True, he will be stripped of one of his Pooh-Bah functions - overseeing campaigning. But this is a small sacrifice. Indeed, if anyone should be worried about the drift of events, it is Jack Straw, whose previously seamless understanding with Mr Blair has been sorely tested by the rank incompetence of the Home Office over the changes to the issuing of passports. Now Mr Straw finds himself charged with incompetence on a highly popular issue, at the very time Mr Blair is getting a bee in his bonnet about the need to deliver competent government. The Home Secretary will also be on the receiving end of the boundless hassle his department is likely to accrue from Mr Blair's pledge to revive the manifesto pledge to ban hunting with hounds.

The faceless men denounced by Mr Prescott are not, however, groundless in their criticisms levelled against the performance of his super-ministry. The Department of Transport, Environment and the Regions might be renamed the Department of Multiple Horrors. The railways are in a state of chaotic unfinished revolution, the Tube is London's four-letter word and motorists in the South-East embark on road journeys expecting to spend as much time stationary as moving. Visiting the DETR last week, I found that the gleaming glass construction, so very New Britain, was undergoing a failure of the air-conditioning system on the hottest day of the year. If they can't control the climate of Mr Prescott's inner sanctum, what chance do they have of making the trains run on time, or the roads passable?

Another clash between Mr Prescott and No 10 beckons later this summer when reductions in regional development aid, demanded by the EU, come into force. The Deputy Prime Minister believes that this should be the spur to regional devolution. Mr Blair believes that he has done quite enough devolving for the time being.

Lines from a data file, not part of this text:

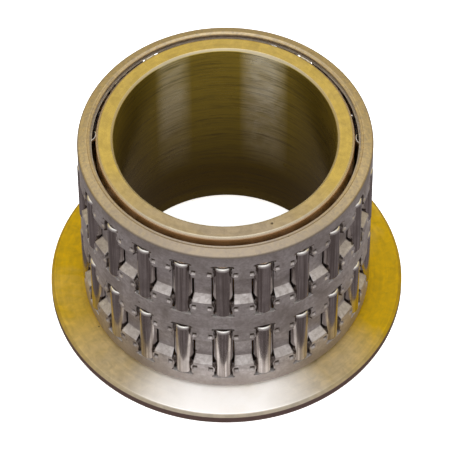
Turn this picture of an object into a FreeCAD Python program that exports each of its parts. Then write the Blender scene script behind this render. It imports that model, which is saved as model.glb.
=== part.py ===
"""Double-row needle roller bearing on a flanged inner ring, in millimetres.

The ring stands on its flange with its axis along +Z, and the origin is the centre of the flange's
outer face. A pressed steel cage with an M-shaped section turns round the ring and carries two rows
of needle rollers. Each piece is written to parts/ as a STEP file of its own.
"""
import FreeCAD, Part
import math
import os

from FreeCAD import Vector

# ---- Driving dimensions ------------------------------------------------------------------------

# Flanged inner ring
SHAFT_BORE_D = 45.0
RACEWAY_D = 52.0
RING_LENGTH = 48.5
FLANGE_D = 73.5
FLANGE_THICKNESS = 3.0
RING_CHAMFER = 0.5
FLANGE_CHAMFER = 0.7
RELIEF_WIDTH = 1.6          # grinding relief between the raceway and the flange
RELIEF_DEPTH = 0.25

# Needle rollers
ROW_NAMES = ("lower", "upper")
ROLLERS_PER_ROW = 22
ROLLER_D = 4.0
ROLLER_LENGTH = 15.8
ROLLER_END_ROUNDING = 0.6
FIRST_ROLLER_ANGLE = -90.0  # degrees from +X, so that a roller faces -Y

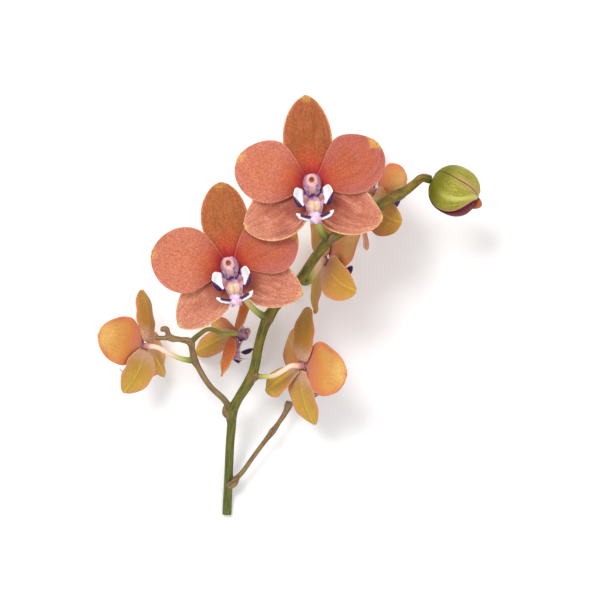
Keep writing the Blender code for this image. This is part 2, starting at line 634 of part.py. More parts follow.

After the shock of being proved fallible in the European elections, New Labour has entered what one senior backbencher calls "headless chicken territory". It is concerned about a drop in party membership and the prospect of traditional voters staying at home. But it is not entirely sure what to do about it. Mr Blair's instinct is not to let the party's sensibilities distort key areas of policy making. But he is too cautious a politician to cast any section of the vote overboard. Hence the sudden revival of a commitment to ban hunting with hounds. This is one of the few subjects on which the Government can delight its own activists without alienating a middle England increasingly sympathetic to animal rights.

His fine political antennae are attuned not to the way things are at present, but to two year's time when the next general election is held and to the early part of the second term, when he is planning to hold the referendum on Britain's membership of Emu. The more myopic modernisers went round prophesying that 1997 would herald the arrival of an unchallenged centre-left supremacy and that the Tory party was beyond resuscitation. Seductive as these propositions that glittered in the May dawn were, neither was sound. Enthusiasm for proportional representation and a de facto merger with the Lib Dems has duly waned. Conservatism is still a ragged and tentative force, but it has found a solid flank of attack as the party that opposes British membership of the euro.

Mr Blair has never lost the underlying suspicion that the coalition that elected him was very wide, but rather shallow. He is under strong pressure from the public to produce a better, broader quality of life in Britain. If he is seen to fail, no amount of style, grace or statesmanship will save him from a slide into electoral vulnerability. In the last few weeks, he has realised that the pace of delivery threatens not to match the flair of New Labour's early promises and that too few of his inner team have any clear idea what to do about the disjunction. The furrows deepening in Mr Blair's brow are not without foundation.